Every so often, Freemasons rouse themselves from their slumber long enough to contemplate if only for a moment, why their membership numbers are in the toilet. Usually, the responses, when there are any voiced, take the form of either the observation that after 1960, society somehow changed and young men stopped joining fraternal organizations, or something akin to that. Seldom does anyone address why that is so, but when they do the usual response is a more detailed and vaguely sociological explanation that leaves nobody any wiser. Another response is to offer an historical analysis of the decline, again offering no real explanation. The next stage of the response, much like the traditional stages of denial, offers a list of methodologies for correcting the problem. It seems the common wisdom that we need to advertise, we need to not advertise, we need to hold massive group initiation days (sort of like President Day car sales) or we don't because they never work. In fact, we need to do everything we can to repackage and remarket our "product" without actually making any adjustment to the product itself. After all, we are perfect. Younger generations just need to realize that.
Folks, did it ever occur to anyone, that people don't buy products that are past their expiration dates? People do not look at the most bruised, wormy apple on the fruit counter and say, "how cute! I think I'll take this one." They just don't.
Let's have a look. Two Grand Lodges currently are coming out of their hate closets and banning gays. Two Grand Lodges out of the entire country have seen fit to make public declarations condemning this and taking action against it. Two. One more rather cautiously suggested to their membership that it should know what they will want to do. Of the rest, one can feel the pressure of the inflated lungs collectively holding their breaths.
But that's not all. Today, I read about a law case against the Florida Grand Lodge for maintaining a Jim Crow statute on its books. Really folks?
So, let me get around to asking that question. If you don't offer equal access to the public, we can't share our masonic experience with our friends of different races, different gender preferences (much less different genders) and in many places, Florida included, of different religions, or no religions, and we get to spend most of our time attending financial meetings because we don't really approve of esoteric freemasonry, or metaphysics, and we can't really explore a variety of rituals, or discuss politics, or discuss religion, or pretty much any other current event, and we can't really deal with the issue of personal improvement unless it conforms to the official GL scripts whether they serve the intended purpose effectively anymore or not, then what is it within Freemasonry that is supposed to attract new members?

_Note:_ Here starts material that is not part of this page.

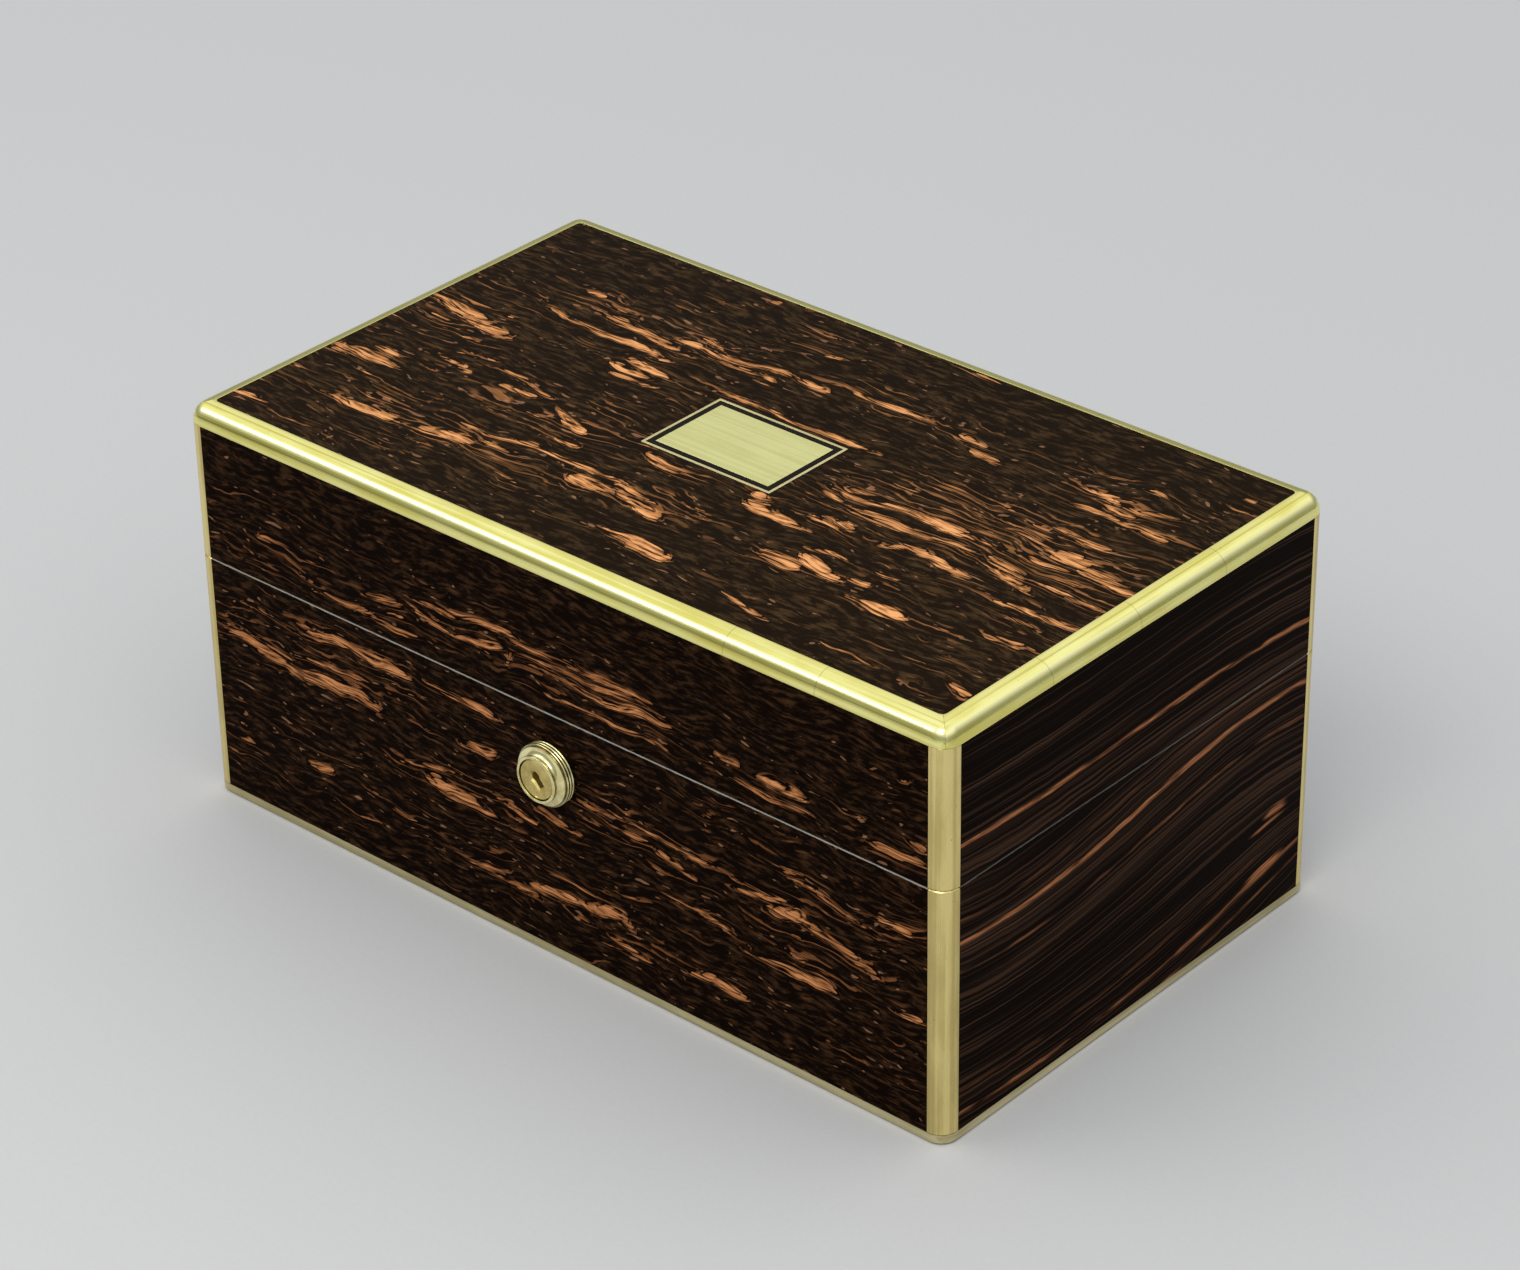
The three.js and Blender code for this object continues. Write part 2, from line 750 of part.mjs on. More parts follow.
// The ring pad is a row of rolls side by side. Rings are held in the grooves between them.
function ringPad() {
  const pitch = (frontRowDepth - seatGap * 2) / rollCount;
  const start = -trayInnerY + seatGap;
  const crease = bayFloor + rollBaseThickness;
  const shape = new THREE.Shape();
  shape.moveTo(start, bayFloor);
  shape.lineTo(start + pitch * rollCount, bayFloor);
  for (let index = rollCount - 1; index >= 0; index -= 1) {
    shape.lineTo(start + pitch * (index + 1), crease);
    shape.absellipse(start + pitch * (index + 0.5), crease, pitch / 2, rollRadius, 0, Math.PI);
  }
  const half = ringBayWidth / 2 - seatGap;
  return run(shape, -half, half);
}

// Finishes

function brass(color = 0xb5a252) {
  return new THREE.MeshStandardMaterial({ color, roughness: 0.32, metalness: 1 });
}

function ebony(color = 0x1c120d) {
  return new THREE.MeshStandardMaterial({ color, roughness: 0.15, metalness: 0 });
}

function mahogany() {
  return new THREE.MeshStandardMaterial({ color: 0x5a2d18, roughness: 0.5, metalness: 0 });
}

function velvet(color = 0x1d2a5c) {
  return new THREE.MeshStandardMaterial({ color, roughness: 0.95, metalness: 0 });
}

function steel() {
  return new THREE.MeshStandardMaterial({ color: 0x8d8d88, roughness: 0.4, metalness: 1 });
}

function leather() {
  return new THREE.MeshStandardMaterial({ color: 0x3a1c16, roughness: 0.8, metalness: 0 });
}

// Assembly: the base, the lid, the lock's two moving pieces and the tray

const jewelryBox = new THREE.Group();
const base = new THREE.Group();
const lid = new THREE.Group();
const tray = new THREE.Group();
jewelryBox.add(base, lid, tray);

function place(group, name, geometry, material, turn = 0) {
  const mesh = new THREE.Mesh(geometry, material);
  mesh.name = name;
  mesh.rotation.z = turn;
  group.add(mesh);
  return mesh;
}

// The front is cut for the lock and the back for the hinge leaves
function cutsFor(side, frontCuts, backCuts) {
  const cuts = { front: frontCuts, back: backCuts };
  return cuts[side.name] ?? [];
}

function baseLeafSeats() {
  return leafMortises(baseTop - leafThickness - seatGap, baseTop + overrun);
}

function lidLeafSeats() {
  return leafMortises(lidBottom - overrun, lidBottom + leafThickness + seatGap);
}

function baseBoard(side) {
  const plain = board(side, bottomBoardTop + glueGap, baseTop);
  return cut(plain, ...cutsFor(side, [caseMortise(), nozzleHole()], [baseLeafSeats()]));
}

function baseVeneer(side) {
  const plain = common(veneer(side, bandBottom, baseTop), baseEnvelope(side));
  return cut(plain, ...cutsFor(side, [nozzleHole()], [baseLeafSeats()]));
}

function lidBoard(side) {
  const plain = board(side, lidBottom, lidBoardBottom - glueGap);
  return cut(plain, ...cutsFor(side, [linkMortise()], [lidLeafSeats()]));
}

function lidVeneer(side) {
  const plain = veneer(side, lidBottom, bandTop);
  return cut(plain, ...cutsFor(side, [], [lidLeafSeats()]));
}

for (const side of sides) {
  place(base, `base_${side.name}_board`, baseBoard(side), mahogany(), side.turn);
  place(base, `base_${side.name}_veneer`, baseVeneer(side), ebony(), side.turn);
  place(base, `base_edging_${side.name}`, footEdging(side), brass(), side.turn);
  place(lid, `lid_${side.name}_board`, lidBoard(side), mahogany(), side.turn);
  place(lid, `lid_${side.name}_veneer`, lidVeneer(side), ebony(), side.turn);
  place(lid, `lid_moulding_${side.name}`, lidMoulding(side), brass(), side.turn);
}

// The corner brass is drawn at the front right corner. Its two legs are alike, so the other
// corners take the same bar, turned about its own corner.
const corners = [
  { name: "front_right", x: 1, y: -1, turn: 0 },
  { name: "back_right", x: 1, y: 1, turn: Math.PI / 2 },
  { name: "back_left", x: -1, y: 1, turn: Math.PI },
  { name: "front_left", x: -1, y: -1, turn: -Math.PI / 2 },
];

function placePost(group, name, corner, geometry) {
  const local = geometry.clone().translate(-halfWidth, halfDepth, 0);
  const mesh = place(group, name, local, brass(), corner.turn);
  mesh.position.set(corner.x * halfWidth, corner.y * halfDepth, 0);
}

const basePost = cornerPost(baseEnvelope(sides[0]), bandBottom, baseTop);
const lidPost = cornerPost(lidEnvelope(sides[0]), lidBottom, bandTop);
for (const corner of corners) {
  placePost(base, `base_corner_${corner.name}`, corner, basePost);
  placePost(lid, `lid_corner_${corner.name}`, corner, lidPost);
}

const leatherInset = edgingDepth + glueGap;
const leatherPlan = rectangle(halfWidth - leatherInset, halfDepth - leatherInset);
const leatherPlate = prism(leatherPlan, 0, leatherThickness);
place(base, "base_underside_leather", leatherPlate, leather());
place(base, "base_bottom_board", bottomBoard(), mahogany());
place(base, "well_lining", wellLining(), velvet());
place(base, "well_floor_pad", wellPad(), velvet());
place(base, "lock_case", lockCase(), brass());
place(base, "lock_nozzle", lockNozzle(), brass(0xcfc27a));
place(base, "lock_barrel", lockBarrel(), brass(0xa99a62));
place(base, "lock_bolt", lockBolt(), steel());

for (const [name, sign] of [["left", -1], ["right", 1]]) {
  const lower = place(base, `hinge_${name}_base_leaf`, hingeLeaf(-1, 0), brass());
  const upper = place(lid, `hinge_${name}_lid_leaf`, hingeLeaf(1, 1), brass());
  const wire = barAlongX(hingePinRadius, ...centred(hingeLength / 2));
  const pin = place(base, `hinge_${name}_pin`, wire, steel());
  for (const mesh of [lower, upper, pin]) {
    mesh.position.set(sign * hingeX, hingeY, partingHeight);
  }
}

place(lid, "lid_top_board", lidTopBoard(), mahogany());
place(lid, "lid_top_veneer", lidTopVeneer(), ebony());
place(lid, "cap_plate", capPlate(), brass(0xc8cd78));
place(lid, "cap_plate_ebony_line", capLine(brassLineWidth + glueGap, ebonyLineWidth), ebony(0x100a08));
place(lid, "cap_plate_brass_line", capLine(0, brassLineWidth), brass());
place(lid, "lock_link_plate", linkPlate(), brass());
place(lid, "lid_lining", lidLining(), velvet());
place(lid, "lid_lining_pad", lidPad(), velvet(0x27397a));

place(tray, "tray_floor", trayFloor(), velvet());
place(tray, "tray_frame", trayFrame(), velvet());
place(tray, "tray_dividers", trayDividers(), velvet());
place(tray, "ring_pad", ringPad(), velvet(0x27397a));

export default jewelryBox;
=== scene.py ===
# %% [markdown]
# # A travelling jewelry box
# The box is veneered in figured ebony, bound at its edges in brass and lined in velvet. Its shape,
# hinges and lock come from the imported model, and this lesson dresses that model: it gives each
# surface its finish, softens the edges, and makes the padded and woven pieces by hand.

import math

import bmesh
import bpy
from mathutils import Matrix, Vector


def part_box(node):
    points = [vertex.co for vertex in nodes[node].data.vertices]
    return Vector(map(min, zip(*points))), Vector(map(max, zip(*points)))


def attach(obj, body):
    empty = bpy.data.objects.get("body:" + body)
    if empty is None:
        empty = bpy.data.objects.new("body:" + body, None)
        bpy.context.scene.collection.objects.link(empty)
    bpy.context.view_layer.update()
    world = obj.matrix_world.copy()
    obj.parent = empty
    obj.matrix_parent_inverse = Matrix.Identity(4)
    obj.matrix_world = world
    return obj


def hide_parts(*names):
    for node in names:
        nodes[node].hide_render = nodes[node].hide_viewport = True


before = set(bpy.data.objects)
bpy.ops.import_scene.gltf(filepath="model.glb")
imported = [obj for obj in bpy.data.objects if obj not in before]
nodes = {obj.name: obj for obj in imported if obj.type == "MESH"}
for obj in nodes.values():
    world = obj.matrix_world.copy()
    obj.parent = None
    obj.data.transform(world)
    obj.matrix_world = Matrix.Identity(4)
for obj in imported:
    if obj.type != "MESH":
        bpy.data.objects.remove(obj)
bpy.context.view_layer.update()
mm = 0.001


def put(name, data):
    """Puts a new object in the scene."""
    made = bpy.data.objects.new(name, data)
    bpy.context.scene.collection.objects.link(made)
    return made


print("pieces in the frame:", len(nodes))

# %% [markdown]
# ## The camera
# A photograph is easiest to match when the camera stands where the photographer stood. Its place,
# its line of sight and its slight roll were found from the box's own corners, so they are plain
# values here. A long lens from more than a metre away keeps the sides nearly parallel.

# %% Place the camera
image_width = 1520
camera_place = Vector((0.8356, -0.9302, 0.8103))
line_of_sight = Vector((-0.5739, 0.6428, -0.5074))
camera_roll = math.radians(-0.98)
focal_pixels = 4673.3
sensor_width = 36

camera_data = bpy.data.cameras.new("camera")
camera_data.sensor_width = sensor_width
camera_data.lens = sensor_width * focal_pixels / image_width
camera = put("camera", camera_data)
upright = line_of_sight.to_track_quat("-Z", "Y").to_matrix()
rolled = upright @ Matrix.Rotation(camera_roll, 3, "Z")
camera.matrix_world = Matrix.Translation(camera_place) @ rolled.to_4x4()
bpy.context.scene.camera = camera
bpy.context.scene.view_settings.view_transform = "Standard"
print("lens in mm:", round(camera_data.lens, 1))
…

While this question may have the appearance of a rhetorical one, and on the surface, it is just that, it also is meant as a serious question. No, it is not my intention to simply speak ill of Freemasonry. Lately, it doesn't need my help to do that. Nor am I looking to have any of you send me your responses. Although you are more than welcome to do so, it's not that sort of question. It is a question that I think each mason, especially now, needs to be asking themselves. The individual to whom the answer to this question should be directed is the reader; each and every one of you. If you don't like the answers, what are you going to do about it?